All three towers will provide access to rooftop gardens and amenity areas, while a new public realm will be applied to all pedestrian routes into nearby Jubilee Square. The regeneration of Woking is all about improving local infrastructure as well as the public realm to create a vibrant town center in which people want to be.


credit: Benoy

With commercial environments providing one of the key opportunities for social interaction, architects and developers are recognizing the need for developments to be places that people actively desire to visit and spend time in, which, in turn, provides a commercial opportunity, rather than the commercial offer being the main driver of footfall.

For cities, in particular, a major benefit of a mixed-use development is that it enhances the sustainability and resilience of urban areas. As working from home has become increasingly accepted, which has resulted in a decline in economic activity in city centers, mixed-use developments offer ways to keep cities active and vibrant, even with home office policies in place. They provide a variety of uses in a single development, including residential, commercial, and retail, and can attract people to an area throughout the day, not just during traditional working hours. By bringing different types of space together, mixed-use developments can also reduce the need for long-distance commuting and the associated carbon emissions.

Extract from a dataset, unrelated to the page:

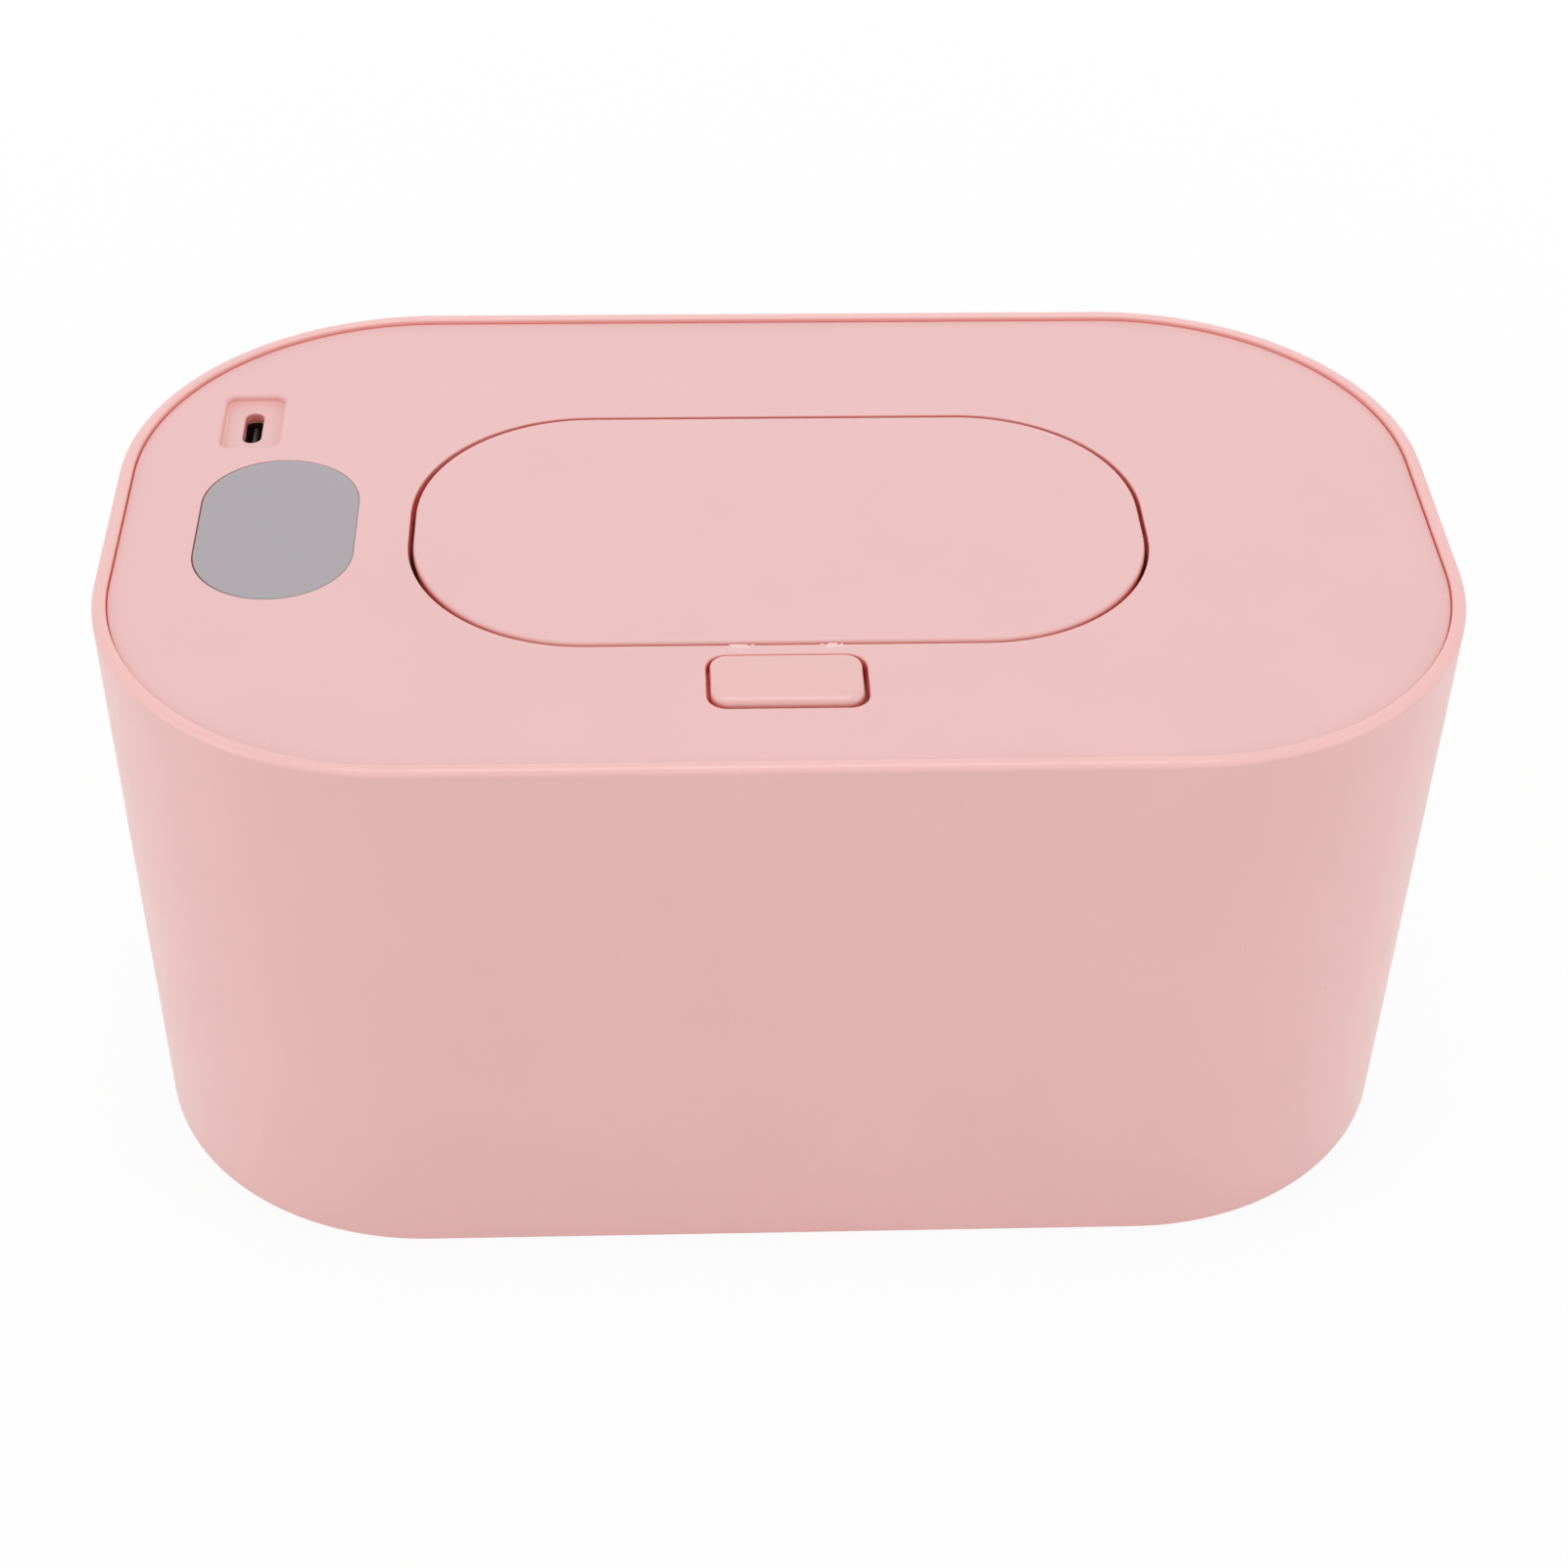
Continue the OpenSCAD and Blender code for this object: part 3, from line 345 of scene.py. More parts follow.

“A mix of uses that surround a retail core is an attractive proposition, as is the “15-minute city”, which is often talked about”, explains Rob Bentley, Director at Benoy. “City and town center sites have the potential to bring back central living as well as other uses, whether vertically or horizontally mixed. The residential and complimentary uses then create an immediate audience for shops and F&B, strengthening footfall and ownership and providing activation throughout the day and evening. It is a difficult challenge for a retail developer to suddenly move into residential. In order to deliver that magic 18-hour economy, a mix of uses is required, whether via a vertical or horizontal stack.”